[WHAT IS NEEDED]
Starting at the top of the entries below, set down each line exactly as written, and stop after the line containing "caps stand on.".

Object modeling scripts
---*---

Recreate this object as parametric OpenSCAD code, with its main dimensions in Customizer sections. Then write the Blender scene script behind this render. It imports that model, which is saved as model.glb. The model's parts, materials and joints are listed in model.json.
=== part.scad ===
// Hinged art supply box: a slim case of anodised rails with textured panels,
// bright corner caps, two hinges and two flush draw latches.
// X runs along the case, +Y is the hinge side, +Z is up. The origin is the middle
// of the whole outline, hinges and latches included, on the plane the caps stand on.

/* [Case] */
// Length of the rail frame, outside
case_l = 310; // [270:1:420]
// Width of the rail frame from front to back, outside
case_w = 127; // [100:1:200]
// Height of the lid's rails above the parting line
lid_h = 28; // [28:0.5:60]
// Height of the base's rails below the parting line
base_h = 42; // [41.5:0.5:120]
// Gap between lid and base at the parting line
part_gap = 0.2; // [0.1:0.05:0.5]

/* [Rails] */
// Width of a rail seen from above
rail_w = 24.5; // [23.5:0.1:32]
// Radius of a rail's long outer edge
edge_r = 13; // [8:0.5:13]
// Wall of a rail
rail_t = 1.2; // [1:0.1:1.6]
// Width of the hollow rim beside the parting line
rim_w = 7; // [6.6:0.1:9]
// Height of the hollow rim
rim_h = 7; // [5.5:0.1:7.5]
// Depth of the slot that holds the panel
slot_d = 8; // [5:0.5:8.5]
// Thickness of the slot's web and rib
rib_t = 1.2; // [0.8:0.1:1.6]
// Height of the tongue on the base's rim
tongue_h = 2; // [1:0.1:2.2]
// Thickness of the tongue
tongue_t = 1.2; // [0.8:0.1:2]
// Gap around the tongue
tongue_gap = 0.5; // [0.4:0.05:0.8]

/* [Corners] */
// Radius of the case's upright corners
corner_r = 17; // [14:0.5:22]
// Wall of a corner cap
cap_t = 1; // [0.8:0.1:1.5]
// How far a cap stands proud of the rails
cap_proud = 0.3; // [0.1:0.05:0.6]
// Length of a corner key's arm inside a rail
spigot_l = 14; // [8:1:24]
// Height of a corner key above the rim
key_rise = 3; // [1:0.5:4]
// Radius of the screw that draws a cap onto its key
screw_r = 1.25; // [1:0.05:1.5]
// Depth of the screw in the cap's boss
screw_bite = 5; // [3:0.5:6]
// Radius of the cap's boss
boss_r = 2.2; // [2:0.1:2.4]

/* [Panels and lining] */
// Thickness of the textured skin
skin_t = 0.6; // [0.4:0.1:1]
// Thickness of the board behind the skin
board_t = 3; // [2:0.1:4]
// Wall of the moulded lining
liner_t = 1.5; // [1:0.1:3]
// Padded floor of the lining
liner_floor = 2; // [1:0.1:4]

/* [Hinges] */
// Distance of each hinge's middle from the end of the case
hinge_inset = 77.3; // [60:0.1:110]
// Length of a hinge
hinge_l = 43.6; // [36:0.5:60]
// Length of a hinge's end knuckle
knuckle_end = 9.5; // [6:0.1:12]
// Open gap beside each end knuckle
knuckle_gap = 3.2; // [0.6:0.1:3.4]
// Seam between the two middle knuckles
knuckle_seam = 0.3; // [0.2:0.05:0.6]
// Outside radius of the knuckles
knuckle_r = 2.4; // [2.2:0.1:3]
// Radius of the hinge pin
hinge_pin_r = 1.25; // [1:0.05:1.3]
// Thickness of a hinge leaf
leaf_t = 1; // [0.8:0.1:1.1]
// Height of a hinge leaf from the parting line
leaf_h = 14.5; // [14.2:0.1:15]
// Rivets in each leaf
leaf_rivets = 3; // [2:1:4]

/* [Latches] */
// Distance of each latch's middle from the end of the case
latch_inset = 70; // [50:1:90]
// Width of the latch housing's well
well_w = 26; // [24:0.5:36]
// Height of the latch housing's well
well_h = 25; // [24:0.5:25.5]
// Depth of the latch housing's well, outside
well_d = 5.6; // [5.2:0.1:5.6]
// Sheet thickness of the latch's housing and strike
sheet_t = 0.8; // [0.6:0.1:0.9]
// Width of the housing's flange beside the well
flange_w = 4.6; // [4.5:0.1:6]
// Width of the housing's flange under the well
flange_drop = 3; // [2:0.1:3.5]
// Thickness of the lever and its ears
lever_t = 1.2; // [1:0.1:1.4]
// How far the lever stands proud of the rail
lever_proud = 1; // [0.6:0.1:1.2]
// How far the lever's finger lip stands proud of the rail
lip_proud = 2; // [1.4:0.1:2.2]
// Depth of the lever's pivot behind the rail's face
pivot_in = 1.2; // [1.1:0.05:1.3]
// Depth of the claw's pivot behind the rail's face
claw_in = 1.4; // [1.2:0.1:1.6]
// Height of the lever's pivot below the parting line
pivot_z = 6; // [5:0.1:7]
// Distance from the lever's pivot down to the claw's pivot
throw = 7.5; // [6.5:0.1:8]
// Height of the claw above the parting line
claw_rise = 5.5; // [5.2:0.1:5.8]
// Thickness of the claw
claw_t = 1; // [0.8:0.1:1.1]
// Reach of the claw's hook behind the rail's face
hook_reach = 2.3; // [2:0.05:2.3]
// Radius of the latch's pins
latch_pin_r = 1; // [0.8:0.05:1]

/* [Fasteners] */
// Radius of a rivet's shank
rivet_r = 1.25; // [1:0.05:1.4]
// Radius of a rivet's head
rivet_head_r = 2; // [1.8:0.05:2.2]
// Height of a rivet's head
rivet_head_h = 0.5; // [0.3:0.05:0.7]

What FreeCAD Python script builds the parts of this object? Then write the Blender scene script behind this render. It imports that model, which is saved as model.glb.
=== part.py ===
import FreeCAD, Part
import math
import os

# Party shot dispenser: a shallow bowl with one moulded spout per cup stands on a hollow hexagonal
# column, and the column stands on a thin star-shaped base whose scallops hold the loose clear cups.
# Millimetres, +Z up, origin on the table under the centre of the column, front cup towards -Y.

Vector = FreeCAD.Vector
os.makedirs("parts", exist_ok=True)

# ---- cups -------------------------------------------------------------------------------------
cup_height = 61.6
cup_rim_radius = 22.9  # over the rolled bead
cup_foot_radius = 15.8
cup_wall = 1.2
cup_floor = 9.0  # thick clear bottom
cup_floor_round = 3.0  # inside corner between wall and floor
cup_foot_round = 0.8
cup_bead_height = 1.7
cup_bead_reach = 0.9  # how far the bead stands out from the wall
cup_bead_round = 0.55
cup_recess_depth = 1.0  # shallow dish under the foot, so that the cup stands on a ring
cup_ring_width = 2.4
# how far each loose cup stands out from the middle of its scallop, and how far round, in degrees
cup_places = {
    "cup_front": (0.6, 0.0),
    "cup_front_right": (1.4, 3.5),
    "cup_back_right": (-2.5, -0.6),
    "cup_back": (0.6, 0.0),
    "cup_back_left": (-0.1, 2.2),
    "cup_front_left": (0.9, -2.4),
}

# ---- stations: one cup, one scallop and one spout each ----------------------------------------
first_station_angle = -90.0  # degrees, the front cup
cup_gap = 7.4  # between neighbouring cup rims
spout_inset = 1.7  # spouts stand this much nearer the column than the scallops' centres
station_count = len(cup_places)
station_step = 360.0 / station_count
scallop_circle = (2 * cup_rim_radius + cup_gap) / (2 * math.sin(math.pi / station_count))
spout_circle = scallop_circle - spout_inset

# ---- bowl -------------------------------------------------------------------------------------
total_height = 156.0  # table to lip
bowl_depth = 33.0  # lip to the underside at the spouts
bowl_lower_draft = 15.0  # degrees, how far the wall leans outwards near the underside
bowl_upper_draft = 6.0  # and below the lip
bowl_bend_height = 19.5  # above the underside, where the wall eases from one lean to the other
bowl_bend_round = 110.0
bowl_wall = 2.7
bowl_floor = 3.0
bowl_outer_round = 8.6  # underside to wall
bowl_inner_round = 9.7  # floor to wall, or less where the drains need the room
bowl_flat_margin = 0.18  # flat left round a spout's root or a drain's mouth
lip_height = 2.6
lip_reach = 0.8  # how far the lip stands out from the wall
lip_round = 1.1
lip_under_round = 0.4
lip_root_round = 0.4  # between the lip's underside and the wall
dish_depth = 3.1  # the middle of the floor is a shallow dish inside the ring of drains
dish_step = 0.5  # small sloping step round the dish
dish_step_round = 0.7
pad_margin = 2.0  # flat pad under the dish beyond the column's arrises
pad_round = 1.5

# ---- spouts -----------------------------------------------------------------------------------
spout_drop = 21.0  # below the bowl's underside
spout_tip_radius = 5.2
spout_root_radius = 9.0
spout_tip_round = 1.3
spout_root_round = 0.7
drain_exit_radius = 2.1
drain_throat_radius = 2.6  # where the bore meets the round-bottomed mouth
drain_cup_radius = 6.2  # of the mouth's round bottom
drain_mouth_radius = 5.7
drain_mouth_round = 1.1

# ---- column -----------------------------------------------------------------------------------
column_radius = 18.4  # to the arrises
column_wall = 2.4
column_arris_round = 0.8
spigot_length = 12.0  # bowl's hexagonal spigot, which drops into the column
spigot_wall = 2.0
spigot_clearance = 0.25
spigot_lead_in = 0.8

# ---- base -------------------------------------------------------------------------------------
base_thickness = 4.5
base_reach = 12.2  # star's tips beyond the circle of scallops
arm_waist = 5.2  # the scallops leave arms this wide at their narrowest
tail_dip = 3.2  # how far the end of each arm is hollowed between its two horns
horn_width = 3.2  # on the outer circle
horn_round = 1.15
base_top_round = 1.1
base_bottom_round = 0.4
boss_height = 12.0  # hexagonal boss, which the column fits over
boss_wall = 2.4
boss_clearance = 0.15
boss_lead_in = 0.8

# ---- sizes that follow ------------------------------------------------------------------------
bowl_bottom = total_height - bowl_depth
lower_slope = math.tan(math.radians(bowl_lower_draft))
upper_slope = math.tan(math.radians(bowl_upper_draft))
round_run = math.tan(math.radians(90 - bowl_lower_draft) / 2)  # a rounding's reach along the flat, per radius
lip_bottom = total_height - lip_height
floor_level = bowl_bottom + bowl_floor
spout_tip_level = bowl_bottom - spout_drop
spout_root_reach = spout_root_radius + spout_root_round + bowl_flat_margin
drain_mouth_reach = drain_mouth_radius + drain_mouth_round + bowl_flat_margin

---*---

[THE RESULT]
Recreate this object as parametric OpenSCAD code, with its main dimensions in Customizer sections. Then write the Blender scene script behind this render. It imports that model, which is saved as model.glb. The model's parts, materials and joints are listed in model.json.
=== part.scad ===
// Hinged art supply box: a slim case of anodised rails with textured panels,
// bright corner caps, two hinges and two flush draw latches.
// X runs along the case, +Y is the hinge side, +Z is up. The origin is the middle
// of the whole outline, hinges and latches included, on the plane the caps stand on.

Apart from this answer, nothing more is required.